My subscription rate is just as high as it was when I had the popup on my home page every time a visitor hit it.  Am I annoying anyone?  Maybe I am, but not as much as I used to.  The popup page has no graphics.  It's small with just a bit of a live text and the shortest possible form.  I want it to display its message before you can get your mouse over there to kill it. 

Yes, I still have a subscription box in my home page and in my shopping pages.  There's nothing wrong with redundancy on the Web.  Visitor A might miss your offer the first time it appears even if it’s right in front of her face.  Offer it again, and visitor A might just be glad you did and is unlikely to notice the redundancy -- unless, of course, you're throwing popups in her face every time she clicks the mouse.

Below is the script that I've been using to make my popup less annoying.  I can't say for sure that it's the right thing for you to do, but it seems to be right for me. 

You only need to change a couple of lines to make this script work properly for you.

var expDays = 1;

You can change the 1 in the line above to 0 when you’re testing to make sure the window pops up properly.  A 0 will allow the popup to activate every time you hit the page.  You can then set it to 1 or however many days you want the window to remain quiet.

var page = "/subscribe.htm";

The line above controls the Web page the popup calls.  Just put the path to the page you want called in place of “/subscribe.htm.”

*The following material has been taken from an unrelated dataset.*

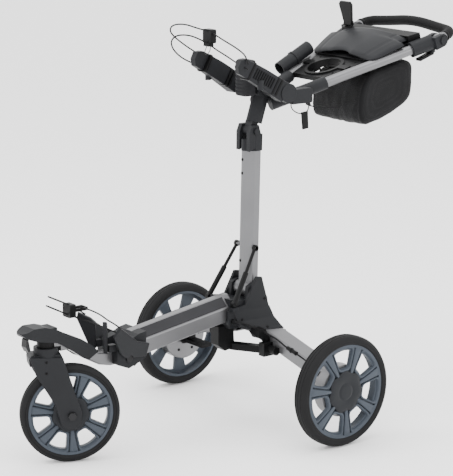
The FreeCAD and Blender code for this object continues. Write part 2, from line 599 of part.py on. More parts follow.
def tilted(shape):
    shape = turned(shape, (0, 0, 0), (1, 0, 0), HANDLE_RISE)
    shape.translate(V(0, 0, HANDLE_Z))
    return shape


def tube_x(v):
    return HANDLE_HALF + HANDLE_SPLAY * v


def flat_rod(v0, v1, r, side):
    return rod((side * tube_x(v0), v0, 0), (side * tube_x(v1), v1, 0), r)


def handle_rod(v0, v1, r, side):
    return tilted(flat_rod(v0, v1, r, side))


def make_handle():
    save("handle_tubes", *[handle_rod(42, 482, TUBE_R, side) for side in (1, -1)])
    x0 = tube_x(CLAMP_AT)
    body = flat_rod(424, 488, 21, 1).cut(box(0, 300, 484, 500, -40, 40))
    ears = [box(x0 + a, x0 + a + 13, 478, CLAMP_AT, -17, 17).fuse(
        rod((x0 + a, CLAMP_AT, 0), (x0 + a + 13, CLAMP_AT, 0), 17)) for a in (-21, 8)]
    bore = rod((x0 - 30, CLAMP_AT, 0), (x0 + 30, CLAMP_AT, 0), 6)
    clamp = body.fuse(ears).removeSplitter().cut([bore, flat_rod(400, 484, TUBE_R + 0.02, 1)])
    clamp = clamp.cut(box(x0 - 30, x0 + 30, 484.5, 486, -14, 14).common(flat_rod(480, 490, 13, 1)))
    hinge = box(142, 172, 474, 484, -26, -18).cut(flat_rod(400, 484, 21, 1))
    clamp = tilted(clamp.fuse(hinge).removeSplitter())
    pin = rod((x0 - 21, CLAMP_AT, 0), (x0 + 21, CLAMP_AT, 0), 6)
    pin = pin.fuse([rod((x0 + 21, CLAMP_AT, 0), (x0 + 25, CLAMP_AT, 0), 11),
                    rod((x0 - 25, CLAMP_AT, 0), (x0 - 21, CLAMP_AT, 0), 11)]).removeSplitter()
    save("handle_clamps", *both(clamp), *both(tilted(pin)))
    lever = box(148, 166, 432, 480.5, -33, -26.4).fuse(rod((148, 480.5, -29.7), (166, 480.5, -29.7), 3.3))
    lever = lever.removeSplitter()
    save("clamp_lever_left", tilted(lever))
    save("clamp_lever_right", mirrored(tilted(lever)))


def make_bow():
    """The tilting stubs and the one-piece grip bow between them."""
    x0 = tube_x(CLAMP_AT)
    tongue = rod((x0 - 7.6, CLAMP_AT, 0), (x0 + 7.6, CLAMP_AT, 0), 15)
    tongue = tongue.fuse(box(x0 - 7.6, x0 + 7.6, CLAMP_AT, CLAMP_AT + 22, -12, 12))
    tongue = tongue.cut(rod((x0 - 9, CLAMP_AT, 0), (x0 + 9, CLAMP_AT, 0), 6 + FIT))
    stub = tilted(tongue.fuse(rod((x0, CLAMP_AT + 19, 0), (x0, CLAMP_AT + 26, 0), 13)).removeSplitter())
    save("handle_bow", *both(stub))
    start = tilted(Part.Vertex(x0, CLAMP_AT + 26, 0)).Point
    ahead = tilted(Part.Vertex(x0, CLAMP_AT + 56, 0)).Point
    left = [tuple(start), tuple(ahead), (104, 548, 1014), (0, 550, 1026)]
    right = [(-x, y, z) for x, y, z in reversed(left[:3])]
    wire, _ = cord_path(left + right, 0.6)
    ring = Part.Wire(Part.makeCircle(14, start, ahead - start))
    save("grip", wire.makePipeShell([ring], True, True))


def make_console():
    """Open cup ring in front, tray under a domed lid behind, and the phone holder."""
    def plate(v0, v1, w0, w1):
        half0, half1 = (tube_x(v) - TUBE_R - 1.5 for v in (v0, v1))
        return slab_z([(half0, v0), (half1, v1), (-half1, v1), (-half0, v0)], w0, w1)

    body = plate(178, 310, -3, 10).fuse([plate(300, 462, -20, 15.5), rod((0, 240, -6), (0, 240, 14), 55)])
    saddle = box(-84, 84, 238, 260, -12, 14)
    ridge = slab_z([(-132, 434), (132, 434), (146, 466), (-146, 466)], 15, 34)
    body = body.fuse([saddle, ridge]).cut(rod((0, 240, -30), (0, 240, 40), 46))
    body = body.cut([flat_rod(100, 520, TUBE_R + 0.02, side) for side in (1, -1)])
    save("console", tilted(body.removeSplitter()))
    seat("console", "handle_clamps")
    lid = slab_x([(306, 16), (306, 30), (320, 38), (370, 42), (410, 40), (433.6, 36), (433.6, 16)], -145, 145)
    sides = slab_z([(-112, 300), (112, 300), (144, 440), (-144, 440)], 10, 60)
    lid = lid.common(sides).cut(rod((0, 240, 0), (0, 240, 60), 72))
    lid = lid.cut(box(-100, 100, 326, 426, 15, 30).cut(rod((0, 240, 0), (0, 240, 60), 84)))
    lid = lid.cut([flat_rod(410, 500, 21.5, side) for side in (1, -1)])
    save("console_lid", tilted(lid))
    sheet = prism([V(-130, 443, 40.5), V(-100, 443, 40.5), V(-90, 443, 96), V(-96, 443, 104), V(-134, 443, 104),
                   V(-140, 443, 96)], V(0, 7, 0))
    holder = sheet.fuse(rod((-130, 446.5, 40.5), (-100, 446.5, 40.5), 6)).removeSplitter()
    holder = turned(holder, (0, 446.5, 40.5), (1, 0, 0), -5)
    save("phone_holder", tilted(holder))


def make_umbrella_holder():
    a, b = V(-102, 155, 910), V(-102, 258, 961)
    d = (b - a).normalize()
    tube = rod(tuple(a), tuple(b), 18.5).fuse(rod(tuple(a + d * 52), tuple(a + d * 58), 20.5))
    bracket = rod((-102, 200, 928), (-88, 200, 903), 7)
    tube = tube.fuse(bracket).removeSplitter().cut(rod(tuple(a - d * 5), tuple(b - d * 4), 16))
    save("umbrella_holder", tube.cut(handle_rod(40, 482, TUBE_R + 0.02, -1)))
    seat("umbrella_holder", "head_bracket", "console")


def make_bag():
    """The soft pouch under the console and the webbing loop at its front."""
    pouch = slab_x([(262, 872), (250, 815), (262, 785), (296, 778), (434, 822), (462, 850), (456, 940), (300, 905)],
                   -100, 100)
    pouch = pouch.cut(tilted(slab_x([(0, -20.4), (600, -20.4), (600, 200), (0, 200)], -200, 200)))
    pouch = pouch.cut([handle_rod(40, 482, TUBE_R + 1, side) for side in (1, -1)])
    save("accessory_bag", rounded(pouch, 8, lambda e: along(e, 2) or (along(e, 0) and e.CenterOfMass.z < 860)))
    band = slab_x([(150, 876), (146, 838), (156, 824), (249, 812), (249, 815), (158, 827), (149, 839), (153, 877)],
                  12, 32)
    save("bag_strap", band)


# ---------------------------------------------------------------- export

def export():
    os.makedirs("parts", exist_ok=True)
    for old in os.listdir("parts"):
        os.remove(os.path.join("parts", old))
    for name, shape in nodes.items():
        assert shape.isValid(), name
        shape.exportStep("parts/" + name + ".step")
    whole = Part.makeCompound(list(nodes.values())).optimalBoundingBox(False)
    print(len(nodes), "nodes, box", whole)


make_rear_wheels()
make_front_wheel()
make_fork()
make_front_arm()
make_rail()
fold_pins = make_front_bracket()
make_housing()
make_legs(fold_pins)
make_under_frame()
mast_collar = make_mast()
make_struts()
make_cables()
make_lower_cords()
upper_a, upper_b, loop_cord = make_upper_bracket(mast_collar)
save("upper_cord_a", upper_a)
save("upper_cord_b", upper_b)
save("hook_loop", loop_cord)
make_handle()
make_bow()
make_console()
make_umbrella_holder()
make_bag()
export()
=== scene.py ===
import json
import math

import bmesh
import bpy
from mathutils import Matrix, Vector, noise


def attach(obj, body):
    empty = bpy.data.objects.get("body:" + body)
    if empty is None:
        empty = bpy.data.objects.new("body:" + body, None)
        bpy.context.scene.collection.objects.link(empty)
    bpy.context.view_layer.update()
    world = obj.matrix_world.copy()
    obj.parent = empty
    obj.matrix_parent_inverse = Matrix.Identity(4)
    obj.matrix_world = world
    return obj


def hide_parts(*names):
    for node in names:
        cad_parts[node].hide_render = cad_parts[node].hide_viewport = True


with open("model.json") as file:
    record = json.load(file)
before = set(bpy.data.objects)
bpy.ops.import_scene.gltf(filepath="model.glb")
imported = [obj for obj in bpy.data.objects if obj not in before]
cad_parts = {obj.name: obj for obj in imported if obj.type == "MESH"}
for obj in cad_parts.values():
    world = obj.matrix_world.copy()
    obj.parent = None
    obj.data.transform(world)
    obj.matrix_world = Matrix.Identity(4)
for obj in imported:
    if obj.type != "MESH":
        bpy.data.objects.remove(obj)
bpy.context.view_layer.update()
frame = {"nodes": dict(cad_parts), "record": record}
nodes = frame["nodes"]

# Places are measured from the middle of the rear axle on the ground, as in the part's own
# dimensions; at() moves them to the row frame, in metres.
REAR_AXLE_Y = 0.0933
REAR_X = 0.3435
REAR_R = 0.146
FRONT_R = 0.126
STEER_Y = -0.673
TRAIL = 0.0586
STEER_ANGLE = math.radians(-24.1)
HANDLE_RISE = math.radians(17.6)
HANDLE_Z = 840
HANDLE_HALF = 26
HANDLE_SPLAY = 0.279
CLAMP_AT = 505.5
SPOKES = 7
WHEEL_PHASE = math.radians(-8.7)
MM = 0.001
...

I like to use this script in an include page, so I put it just under the body tag in that page.  Normally speaking, it would go above the </head> tag, but FP include pages only read what’s between <body> and </body>.  It doesn’t hurt anything to put this script in the body.

Clearly this technique is not the right solution for every situation, but it is at the very least an interesting exercise to see that the choices and trade-offs you make in designing your Web are not necessarily black and white.  May you always search for and discover the best balance between competing goals in your Web projects.